A practical pattern:

| Situation | Suitable measure |
|---|---|
| old page has a relevant new target | 301 redirect |
| several posts are merged | expand the strongest target post, redirect old URLs |
| page should remain reachable but not rank | consider `noindex` |
| page contains private content | access protection instead of only `noindex` |
| content is gone without replacement | allow a deliberate 404 or 410 |

This is often uncovered during a [content audit](/en/blog/content-audit-website-check-content-improve/). The question is not only whether content is good, but also whether old URLs should be kept, improved, merged or redirected.

### Private or protected areas

SEO settings are not enough for content that should only be available to specific user groups. Password protection, member areas, server-side access restrictions or properly configured roles are the right foundation.

This applies to internal documents, client areas, preview versions, closed downloads and administrative views. `noindex` can support this, but it does not replace technical access control.

## Implemented in WordPress

### Effective indexing control with Yoast SEO and Rank Math in WordPress

A plugin such as [Yoast SEO](https://wordpress.org/plugins/wordpress-seo/) or [Rank Math](https://wordpress.org/plugins/seo-by-rank-math/) provides user-friendly interfaces for controlling indexing. These plugins can set meta tags, create sitemaps, output canonicals and exclude certain content types from indexing.

The strategic decision still remains with you: should a tag archive rank? Does a category have standalone value? Should media attachment pages be reachable? Which pages belong in the sitemap? A plugin cannot automatically answer these questions in line with your website strategy.

### Yoast SEO

[Yoast SEO](https://wordpress.org/plugins/wordpress-seo/) is one of the most widely used SEO plugins for WordPress and offers a clear interface for controlling indexing. With this plugin, you can:

- **Set meta tags:** For posts, pages and specific content types, you can define whether they should be indexed. Meta titles and meta descriptions can also be maintained.
- **Control search appearance for content types:** Posts, pages, categories, tags and media can be handled differently. This matters when archives have no standalone SEO value.
- **Create XML sitemaps:** Yoast SEO generates sitemaps and updates them automatically when content is published or changed.
- **Output canonical tags:** Yoast sets canonicals by default, but special cases should still be checked.

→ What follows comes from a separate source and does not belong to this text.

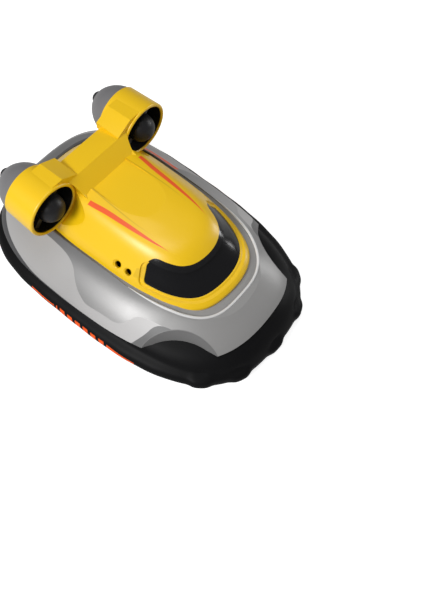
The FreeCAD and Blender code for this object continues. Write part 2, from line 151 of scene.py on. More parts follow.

Yoast SEO is useful when editorial and technical teams define clear rules for content types. Without those rules, plugin switches can quickly become inconsistent.

### Rank Math

[Rank Math](https://wordpress.org/plugins/seo-by-rank-math/) also offers extensive indexing control features. Like Yoast SEO, Rank Math supports meta robots settings, sitemaps and canonicals. Depending on the configuration, it also provides advanced options for roles, content types and technical SEO checks.

With Rank Math, you can:

- **Use advanced indexing options:** Specific content types, archives or media elements can be set as indexable or non-indexable.
- **Differentiate sitemap settings:** You can control which post types and taxonomies appear in XML sitemaps.
- **Review SEO recommendations:** Rank Math provides content and technical SEO hints, but it does not replace strategic review.
- **Manage redirects:** Depending on module and version, redirects can be handled directly in the WordPress backend.

For content-heavy websites, a documented baseline setting is worthwhile: which content types are indexable, which are not, and who is allowed to change that decision?

### Manual adjustments

Advanced users can implement specific indexing rules through code snippets, theme adjustments, server configuration or `.htaccess` changes. This can be useful when SEO plugins reach their limits or custom content types are involved.

These changes should be tested and documented. A wrong header, a global `noindex` or a faulty redirect can quickly create major visibility problems.

### Regular monitoring

Indexing rules should be reviewed regularly, especially after plugin updates, theme changes, relaunches or larger content changes.

A pragmatic review process:

1. Collect important URLs from the sitemap, WordPress, analytics and Search Console.
2. Decide per URL: indexable, `noindex`, redirect, merge or remove.
3. Check canonicals, sitemaps and internal links against that decision.
4. Run spot checks with URL inspection in Google Search Console.
5. Monitor indexing reports after changes.

For ongoing [WordPress maintenance](/en/services/wordpress-maintenance/), this kind of review helps prevent problems that are not obvious at first glance. Updates, new plugins or changed templates can alter SEO signals in the background.

![Illustration of a WordPress indexing review workflow with noindex, canonicals and redirects](/assets/img/blog/indexierung-in-wordpress-steuern-pruefablauf.webp)

## Common mistakes in practice

The same indexing issues appear repeatedly in WordPress projects:

- `noindex` remains active on live pages after a staging phase.
- Tag archives compete with stronger guide articles.
- Media attachment pages create thin pages without context.
- Sitemaps include URLs that redirect or are set to `noindex`.
- Canonicals point to the wrong variants.
- Internal links still lead to old paths.
- Old URLs are deleted even though they had backlinks or rankings.

Many of these mistakes do not happen because of negligence. They happen because WordPress automatically creates many page types. A deliberate indexing strategy is more reliable than isolated plugin changes.

## Conclusion

Controlling indexing in WordPress is an important part of every SEO strategy. Used deliberately, it helps keep your website visible for relevant search queries, reduce duplicate content and keep sensitive or low-value pages out of search results.

The core idea is straightforward: first decide which pages genuinely serve users and search engines. Then set the right signals with `noindex`, canonicals, sitemaps, redirects and plugin settings. This keeps WordPress editorially flexible without letting the website grow uncontrolled from a technical SEO perspective.